Janice Chamberlain, Costco

We moved from Bermuda to Arizona for a number of reasons. The first was to avoid the negative perceptions regarding ownership of an offshore company. We also think Arizona is a captive-friendly domicile with knowledgeable regulators. It also has astute captive managers, which means that administration is easier than in an offshore domicile and less expensive, as are the ancillary services. Finally, the transport links are good—it’s relatively easy to travel from the Pacific Northwest.

Marcia Philpott, Salt River Project

Salt River Project, which is the third-largest public power company in the United States and which is located in Arizona, redomiciled its Bermuda-based rent-a-captive, Salt River Project Captive Risk Solutions, Ltd, to a single-parent captive in Arizona in 2003, in order to insure property terrorism risk exposure through the Terrorism Risk Insurance Act of 2002. It was a relatively easy decision for us to select Arizona as the domicile for our captive. First, we’re an Arizona-based business. But we also liked the ease of working with the regulators, the workable capital requirements and no premium taxes.

What is the future for Arizona and captives?
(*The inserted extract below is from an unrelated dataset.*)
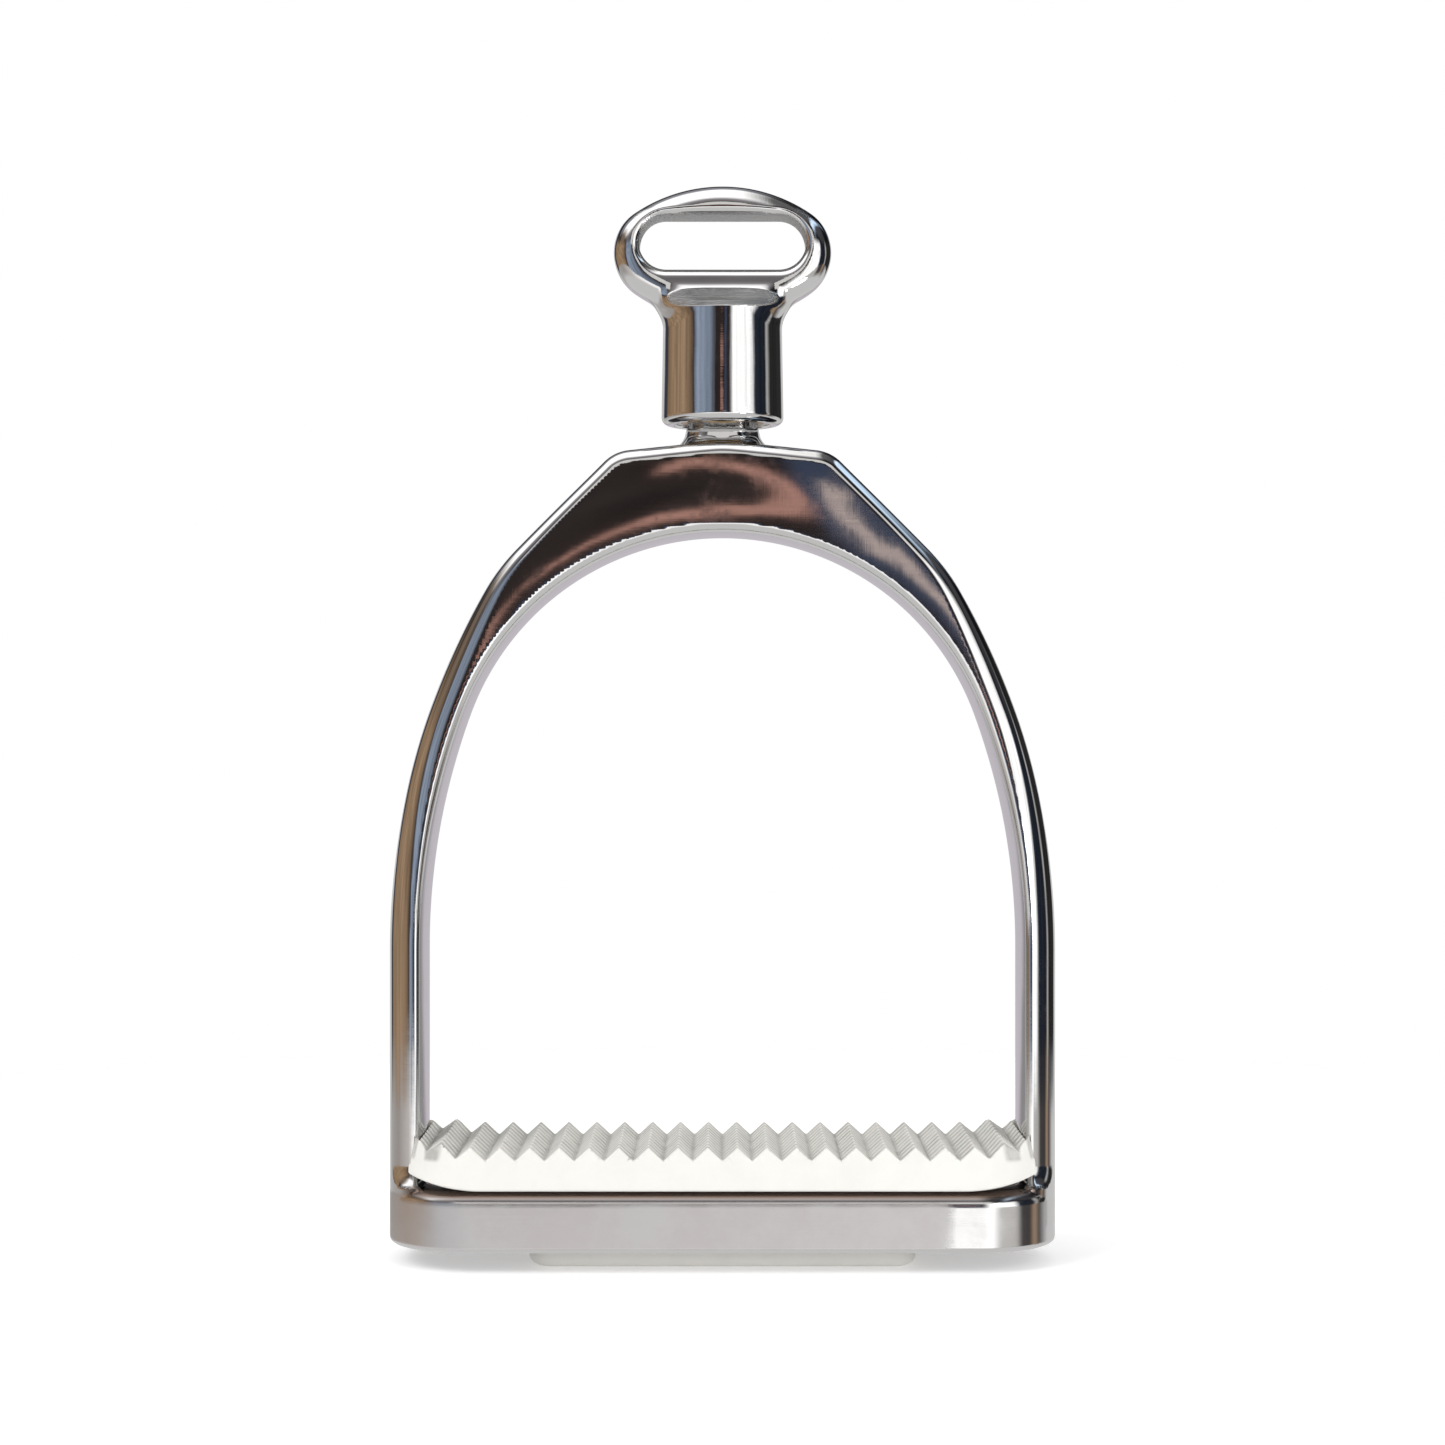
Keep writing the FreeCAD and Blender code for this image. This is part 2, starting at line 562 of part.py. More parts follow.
def make_swivel_eye():
    """Loop for the stirrup leather, cast in one with a barrel that has a blind bore."""
    body = new_body("swivel_eye")
    loop_sketch = new_sketch(body, "loop_outline", "XZ_Plane")
    oval_outline(loop_sketch)
    pad(body, "loop", loop_sketch, "loop_depth", symmetric=True)
    fillet(body, "loop_round", "loop_round", lambda edge: edge.BoundBox.YLength < 0.01)
    slot_sketch = new_sketch(body, "slot_outline", "XZ_Plane")
    stadium_outline(slot_sketch)
    pocket(body, "slot", slot_sketch, "2 * loop_depth", symmetric=True)

    def on_slot_rim(edge):
        box = edge.BoundBox
        inside = box.XMax < size("slot_width / 2") + 0.1 and box.XMin > -size("slot_width / 2") - 0.1
        level = abs(abs(box.YMin) - size("loop_depth / 2")) < 0.01 and box.YLength < 0.01
        tall = box.ZMax < size("slot_centre + slot_height / 2") + 0.1
        return inside and level and tall

    fillet(body, "slot_round", "slot_round", on_slot_rim)
    barrel_sketch = new_sketch(body, "barrel_outline", "XZ_Plane")
    turned_outline(barrel_sketch, [
        ("0", "barrel_base"),
        ("barrel_low_radius", "barrel_base"),
        ("barrel_high_radius", "barrel_top"),
        ("saddle_radius", "saddle_height"),
        ("0", "saddle_height"),
    ], "barrel", hollows={2: "saddle_hollow"})
    revolve(body, "barrel", barrel_sketch)
    fillet(body, "barrel_round", "barrel_round", level_edge("barrel_base"))
    bore_sketch = new_sketch(body, "bore_outline", "XY_Plane", "barrel_base")
    bore_sketch.addGeometry(Part.Circle(V(0, 0, 0), V(0, 0, 1), size("bore_radius")), False)
    join(bore_sketch, [(0, CENTRE, -1, START)])
    dimension(bore_sketch, "Radius", [0], "bore", "bore_radius")
    doc.recompute()
    pocket(body, "bore", bore_sketch, "bore_top - barrel_base", reverse=True)
    return body


# ---------------------------------------------------------------- bearing pieces
def cylinder(name, radius, height, base):
    """An upright cylinder on the Z axis."""
    thing = doc.addObject("Part::Cylinder", name)
    bind(thing, "Radius", radius)
    bind(thing, "Height", height)
    bind(thing, "Placement.Base.z", base)
    return thing


def make_ring_piece(label, outer, inner, height, base):
    """A flat ring, such as a collar or a washer."""
    body = cylinder(f"{label}_outside", outer, height, base)
    hole = cylinder(f"{label}_hole", inner, height, base)
    return combine("Part::Cut", label, body, hole)


def make_neck_bush():
    """Flanged sleeve: the flange lies on the collar, the sleeve lines it."""
    body = new_body("neck_bush")
    sketch = new_sketch(body, "bush_outline", "XZ_Plane")
    flange_base = "collar_base + collar_height"
    turned_outline(sketch, [
        ("neck_radius + bush_clearance", "collar_base"),
        ("collar_bore", "collar_base"),
        ("collar_bore", flange_base),
        ("flange_radius", flange_base),
        ("flange_radius", f"{flange_base} + flange_height"),
        ("neck_radius + bush_clearance", f"{flange_base} + flange_height"),
    ], "bush")
    revolve(body, "bush", sketch)
    return body


def cross_pin_cylinder(name, length):
    """A cylinder along X, centred on the stud, half way up the nut."""
    thing = doc.addObject("Part::Cylinder", name)
    thing.Placement = FreeCAD.Placement(V(0, 0, 0), FreeCAD.Rotation(V(0, 1, 0), 90))
    bind(thing, "Radius", "pin_radius")
    bind(thing, "Height", length)
    bind(thing, "Placement.Base.x", f"-({length}) / 2")
    bind(thing, "Placement.Base.z", "stud_shoulder + washer_height + nut_height / 2")
    return thing


def make_stud_nut():
    """Hexagon nut on the stud, drilled across for the pin."""
    base = "stud_shoulder + washer_height"
    prism = doc.addObject("Part::Prism", "nut_hexagon")
    prism.Polygon = 6
    bind(prism, "Circumradius", "nut_flats / 2 / cos(30)")
    bind(prism, "Height", "nut_height")
    bind(prism, "Placement.Base.z", base)
    hole = cylinder("nut_hole", "stud_radius", "nut_height", base)
    bored = combine("Part::Cut", "nut_bored", prism, hole)
    cross_hole = cross_pin_cylinder("nut_cross_hole", "3 * nut_flats")
    return combine("Part::Cut", "stud_nut", bored, cross_hole)


def make_nut_cross_pin():
    pin = cross_pin_cylinder("nut_cross_pin", "pin_length")
    pin.Label = "nut_cross_pin"
    return pin


def make_top_thrust_disc():
    """Disc that fills the bore's end above the stud."""
    base = "stud_top + disc_gap"
    disc = cylinder("top_thrust_disc", "disc_radius", f"bore_top - ({base})", base)
    disc.Label = "top_thrust_disc"
    return disc


# ---------------------------------------------------------------- tread pad
def arm_notch_outline(sketch):
    """Rectangle round the right arm, open past the pad's end."""
    inner = "inside_width / 2 - pad_notch_gap"
    outer = "pad_length / 2 + 5"
    half = "bow_depth / 2 + pad_notch_gap"
    points = [
        (size(inner), -size(half)),
        (size(outer), -size(half)),
        (size(outer), size(half)),
        (size(inner), size(half)),
    ]
    for index in range(4):
        sketch.addGeometry(line(points[index], points[(index + 1) % 4]), False)
    for index in range(4):
        join(sketch, [(index, END, (index + 1) % 4, START)])
    for index, kind in enumerate(["Horizontal", "Vertical", "Horizontal"]):
        sketch.addConstraint(Sketcher.Constraint(kind, index))
    sketch.addConstraint(Sketcher.Constraint("Symmetric", 0, START, 3, START, -1))
    dimension(sketch, "DistanceX", [-1, START, 0, START], "inner", inner)
    dimension(sketch, "DistanceX", [-1, START, 0, END], "outer", outer)
    dimension(sketch, "DistanceY", [1, START, 1, END], "across", f"2 * ({half})")
    doc.recompute()


def valley_outline(sketch):
    """The leftmost V valley; its sides run on past the ridges' tips."""
    floor = "pad_base + pad_thickness"
    rise = "(ridge_height + 1)"
    half = f"ridge_pitch / 2 / ridge_height * {rise}"
    middle = "ridge_pitch * ridge_count / 2"
    points = [
        (-size(middle), size(floor)),
        (-size(middle) + size(half), size(f"{floor} + {rise}")),
        (-size(middle) - size(half), size(f"{floor} + {rise}")),
    ]
    for index in range(3):
        sketch.addGeometry(line(points[index], points[(index + 1) % 3]), False)
    for index in range(3):
        join(sketch, [(index, END, (index + 1) % 3, START)])
    sketch.addConstraint(Sketcher.Constraint("Horizontal", 1))
    sketch.addConstraint(Sketcher.Constraint("Equal", 0, 2))
    dimension(sketch, "DistanceX", [0, START, -1, START], "middle", middle)
    dimension(sketch, "DistanceY", [-1, START, 0, START], "floor", floor)
    dimension(sketch, "DistanceY", [0, START, 0, END], "rise", rise)
    dimension(sketch, "DistanceX", [1, END, 1, START], "across", f"2 * {half}")
    doc.recompute()


def make_tread_pad():
    """Ribbed rubber pad with notches for the arms and a plug through the ring's floor."""
    body = new_body("tread_pad")
    pad_sketch = new_sketch(body, "pad_outline", "XY_Plane", "pad_base")
    rounded_rectangle(pad_sketch, "pad_length", "pad_depth", "pad_corner", "pad")
    pad(body, "pad_block", pad_sketch, "pad_thickness + ridge_height + 0.5")
    notch_sketch = new_sketch(body, "notch_outline", "XY_Plane", "pad_base")
    arm_notch_outline(notch_sketch)
    notch = pocket(body, "right_notch", notch_sketch, "2 * pad_thickness", reverse=True)
    mirror(body, "notches", notch)
    valley_sketch = new_sketch(body, "valley_outline", "XZ_Plane")
    valley_outline(valley_sketch)
    valley = pocket(body, "first_valley", valley_sketch, "2 * pad_depth", symmetric=True)
    valleys = body.newObject("PartDesign::LinearPattern", "valleys")
    valleys.Originals = [valley]
    valleys.Direction = (valley_sketch, ["H_Axis"])
    bind(valleys, "Length", "ridge_pitch * ridge_count")
    bind(valleys, "Occurrences", "ridge_count + 1")
    body.Tip = valleys
    doc.recompute()
    plug_sketch = new_sketch(body, "plug_outline", "XY_Plane")
    rounded_rectangle(plug_sketch, "plug_length", "plug_width", "plug_corner", "plug")
    pad(body, "plug", plug_sketch, "pad_base")
    fillet(body, "plug_round", "plug_round", lambda edge: edge.BoundBox.ZMax < 0.01)
    return body


# ---------------------------------------------------------------- build and export
def check(things):
    """Stop on any failed object and on any sub-part without one valid solid."""
    for thing in doc.Objects:
        if {"Invalid", "Error"} & set(thing.State):
            raise RuntimeError(f"{thing.Name} failed: {thing.State}")
    for thing in things:
        shape = thing.Shape
        if shape.isNull() or not shape.isValid() or len(shape.Solids) != 1:
            raise RuntimeError(f"{thing.Label} isn't one valid solid")


def main():
    pieces = [
        make_stirrup_body(),
        make_swivel_eye(),
        make_ring_piece(
            "retaining_collar", "bore_radius", "collar_bore", "collar_height", "collar_base"),
        make_neck_bush(),
        make_ring_piece(
            "thrust_washer", "washer_radius", "stud_radius", "washer_height", "stud_shoulder"),
        make_stud_nut(),
        make_nut_cross_pin(),
        make_top_thrust_disc(),
        make_tread_pad(),
    ]
    doc.recompute()
    check(pieces)
    os.makedirs("parts", exist_ok=True)
    for piece in pieces:
        piece.Shape.exportStep(f"parts/{piece.Label}.step")
        box = piece.Shape.BoundBox
        print(f"{piece.Label}: {piece.Shape.Volume:.0f} mm3, "
              f"{box.XLength:.1f} x {box.YLength:.1f} x {box.ZLength:.1f}, base {box.ZMin:.2f}")


main()
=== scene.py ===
"""Looks of a swivel-eye stirrup iron, laid out as a Blender add-on and run as a script.

The two castings and the rubber tread are meshed from distance fields, so that every
junction has the soft run-out of a cast and hand-polished piece. Fields work in
millimetres in the frame of the CAD part; a mesh is scaled to metres when it is made.
"""
import math

import bpy
import numpy as np
import openvdb
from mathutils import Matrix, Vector


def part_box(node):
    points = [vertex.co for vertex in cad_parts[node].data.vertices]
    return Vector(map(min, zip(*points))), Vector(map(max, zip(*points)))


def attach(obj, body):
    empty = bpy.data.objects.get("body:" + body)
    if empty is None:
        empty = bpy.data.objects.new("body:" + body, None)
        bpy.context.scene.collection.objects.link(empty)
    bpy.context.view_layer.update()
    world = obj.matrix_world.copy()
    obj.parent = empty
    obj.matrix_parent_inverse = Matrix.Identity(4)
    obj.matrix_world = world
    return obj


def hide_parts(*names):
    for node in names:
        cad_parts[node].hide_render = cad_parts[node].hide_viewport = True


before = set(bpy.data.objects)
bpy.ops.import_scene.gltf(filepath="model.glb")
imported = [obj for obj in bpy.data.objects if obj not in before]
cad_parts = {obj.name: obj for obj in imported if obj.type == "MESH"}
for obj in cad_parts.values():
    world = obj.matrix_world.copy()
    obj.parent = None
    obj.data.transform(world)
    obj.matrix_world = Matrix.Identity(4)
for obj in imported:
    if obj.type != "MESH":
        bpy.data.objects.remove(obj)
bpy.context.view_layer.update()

bl_info = {
    "name": "Stirrup Iron",
    "version": (1, 0, 0),
    "blender": (4, 5, 0),
    "location": "View3D > Sidebar > Stirrup",
    "description": "Builds the visible pieces of a swivel-eye stirrup iron around its CAD frame",
    "category": "Object",
}

MM = 0.001
BODY_LOW, BODY_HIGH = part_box("stirrup_body")
EYE_LOW, EYE_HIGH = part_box("swivel_eye")
PAD_LOW, PAD_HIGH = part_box("tread_pad")


# ---------------------------------------------------------------- sizes and colours
def length(name, description, default):
    """A length property with its default in metres."""
    return bpy.props.FloatProperty(
        name=name, description=description, default=default, min=0.0, unit="LENGTH",
        subtype="DISTANCE", precision=5)


def colour(name, description, default):
    return bpy.props.FloatVectorProperty(
        name=name, description=description, default=default, size=3, min=0.0, max=1.0,
        subtype="COLOR")


def factor(name, description, default):
    return bpy.props.FloatProperty(
        name=name, description=description, default=default, min=0.0, max=1.0,
        subtype="FACTOR")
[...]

How do you intend to keep it competitive on the global stage?

Again, by focusing on quality over quantity, we intend to keep Arizona at the forefront of the captive community. Furthermore, the reputation of the Arizona domicile and its captive managers is exemplary and keeps Arizona competitive on the global stage. We are committed to maintaining our high standards in the captive community nationwide. Arizona regulators are among the best in the country, and we attract first-rate, top-quality captive business and plan to continue every effort to continue to do so in the future.